I am not blaming her, because if you are not lucky enough to dive with people who can explain this to you, it's very hard to understand these things.
 
Please could you explain the exact way to do this and be able to recover it at the surface ?
shoot the SMB
pass the spool under a piece of wreckage
"unreel" the spool as you follow the SMB line up
on the surface unclip the SMB from the line and reel up the spool

realistically? its bogus

in an emergency either leave the spool tied to the wreck after shooting the smb
or drift the ascent
 
Yes I agree, that is why I said what is really relevant is what type of recent experience the diver has had in similar conditions. I don't necessarily assume that a very accomplished quarry diver is going be comfortable diving with tropical sharks and stinging gorgonians while wearing a speedo.

No self respecting quarry diver wears a speedo,
Her tank was empty when she was recovered, as you surmised.

Any air in her bcd at time that they found her on bottom?
 
Yes, it can though it's unlikely our victim had done all of that.

She had taken a deep dive course. The question is when and where.

Sorry, it appears that I may have threads mixed up.

I'm now unable to find that she had deep dive course.

My apologies.

I did find that she was tropical waters only diver.
 
Sorry, it appears that I may have threads mixed up.

I'm now unable to find that she had deep dive course.

My apologies.

I did find that she was tropical waters only diver.

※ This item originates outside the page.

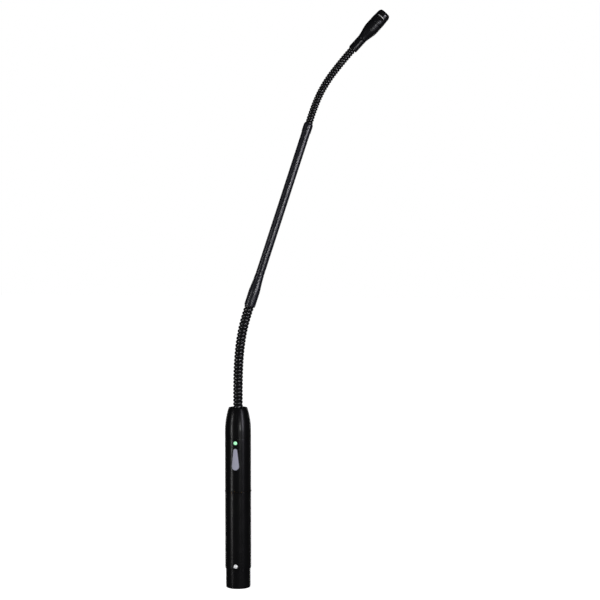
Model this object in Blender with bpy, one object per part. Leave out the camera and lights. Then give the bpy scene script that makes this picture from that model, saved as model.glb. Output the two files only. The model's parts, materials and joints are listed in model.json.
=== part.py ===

It was in the very first post, that she had a Deep Dive Specialty (which I don't give a lot of credit for, honestly). Experience means a lot more than a cert card (IMO).
 
I'm having trouble making sense of this. She had 200 dives, I'm assuming a few of them were advanced.

Why would the computer have caused her to be concerned about holding a depth? It shouldn't have, so I'm going to set that aside.

Going after the weight makes no sense. Frankly, overweighting herself in the first place makes no sense to me.

On our last dive trip we noticed that most divers were wearing 15-20, or more, pounds of lead. My husband carries 4 pounds, and I carry 8. I think too many divers get used to wearing a ton of weight and using their BC's inflator/deflator as 'elevator buttons' and they don't develop solid buoyancy skills. I 'think' if I was this worried about maintaining my safety stop (or potential deco stop) I would skip the dive. Sounds like she was too nervous to continue. Very, very sad - and avoidable - loss.
 
Tragic story for several reasons. Chasing the weight pouch when there was a 150+ feet bottom. And the pouch doesn't go straight down.

Given she always dove overweighted, and losing a pocket on a liveaboard where more dives were to come probably combined to make her value the pouch. Then pumping hard all the way to the bottom...

I think a lot of people dive overweighted and think it is preferable. I mention my experience to illustrate the diff. I never intentionally dived overweighted. I took time on a liveaboard trip, at the end of the dive, to try to get properly weighted, I dropped like 4 lbs to 10 lbs and found how much easier it was to move around and how even air consumption improved because I wasn't going up and down all the time adding and releasing air in my bc. Not being overweighted made a big difference. Now at dive start, no air in the bc when descending and maybe a tap on the inflator at depth is all. No up down the whole time. Before ascending dump all air from bc.
 
Let us assume that for a minute. Why would she panic?

What about dropping the weight was worrying to her? Getting told off on the boat? A rapid ascent? Missing stops? Discovering she didn’t need it after all? Or was she overwhelmed already?
I am NOT in any position to answer them!

She paid the ultimate price for the action.
 
Before ascending dump all air from bc.
That’s not good practice. When you dump all air from your BC you are putting yourself into a negative buoyancy situation. You need to learn to dump a little often on the way up to maintain neutral buoyancy.
 
Tragic story for several reasons. Chasing the weight pouch when there was a 150+ feet bottom. And the pouch doesn't go straight down.

Given she always dove overweighted, and losing a pocket on a liveaboard where more dives were to come probably combined to make her value the pouch. Then pumping hard all the way to the bottom...

I think a lot of people dive overweighted and think it is preferable. I mention my experience to illustrate the diff. I never intentionally dived overweighted. I took time on a liveaboard trip, at the end of the dive, to try to get properly weighted, I dropped like 4 lbs to 10 lbs and found how much easier it was to move around and how even air consumption improved because I wasn't going up and down all the time adding and releasing air in my bc. Not being overweighted made a big difference. Now at dive start, no air in the bc when descending and maybe a tap on the inflator at depth is all. No up down the whole time. Before ascending dump all air from bc.

The light bulb goes off!

It wasn't the weights she was chasing, it was the weight pocket.